Des femmes, des hommes, des abus, du respect… Et toujours une forte attraction.

Meetoo représente une formidable occasion de se poser la question des rapports entre genres. De préciser ce que nous entendons par relation de séduction, par consentement, par abus; de redéfinir ce qui se fait et ce qui ne se fait pas en matière d’intimité.

Une formidable occasion de se (re)découvrir entre femmes et hommes, de faire connaissance comme si nous devions reprendre l’évolution de nos rapports après une période de stagnation pendant laquelle l’intimité était sensée aller de soi.

Un dialogue renouvelé grâce auquel chacune et chacun pourrait se faire connaître dans ses envies, ses besoins, ses limites et dans le respect de son intimité.

Les femmes ont pris la parole pour exprimer ce dont elles ne veulent plus: les abus. Et ce qu’elles veulent encore: le respect.

Et les hommes? 

Sommes-nous prêts au dialogue? Sommes-nous prêts à nous faire connaître dans nos envies, nos besoins et nos limites? Il n’y a pas de dialogue sans prise de position sur nous-mêmes ni sans exposition de soi. Et ce n’est pas notre fort l’exposition de notre vie intime, émotionnelle et sensible. Mais ce n’est que depuis nos points de vue que nous pourrons échanger.

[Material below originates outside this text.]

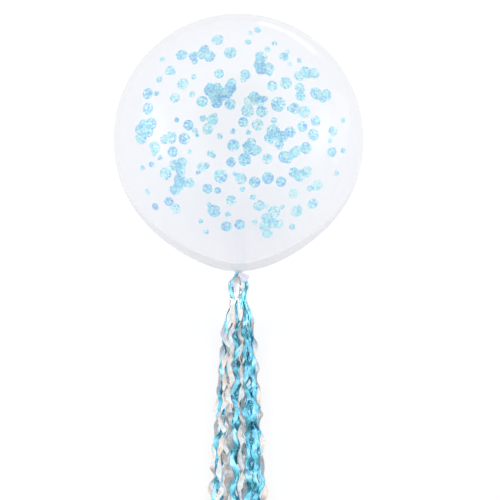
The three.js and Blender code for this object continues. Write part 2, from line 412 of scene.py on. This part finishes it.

Aurions-nous besoin d’une préparation à ce nouveau dialogue?

Il est souvent plus facile de faire le point entre hommes lorsqu’il s’agit de thèmes délicats que nous souhaiterions partager avec les femmes mais que nous ne discernons pas clairement nous-mêmes.

Entre hommes, le tâtonnement de l’exploration et la découverte progressive de notre intimité peuvent se faire sans pression, sans peur de se tromper, à l’abri de tout enjeu de séduction ou de blame. 

Les doutes quant à notre sexualité s’allègent lorsque nous constatons que nous ne sommes pas seuls à les vivre. Quand nous réalisons que ces doutes sont intéressant à explorer, ils deviennent une matière à échanger.

Un passage par une exploration de notre masculinité, entre hommes, est une bonne façon de nous rendre disponibles au dialogue avec les femmes, disponibles à une co-création de nouveaux rapports entre les genres que ce soit au plan social ou au plan de nos relations de couple.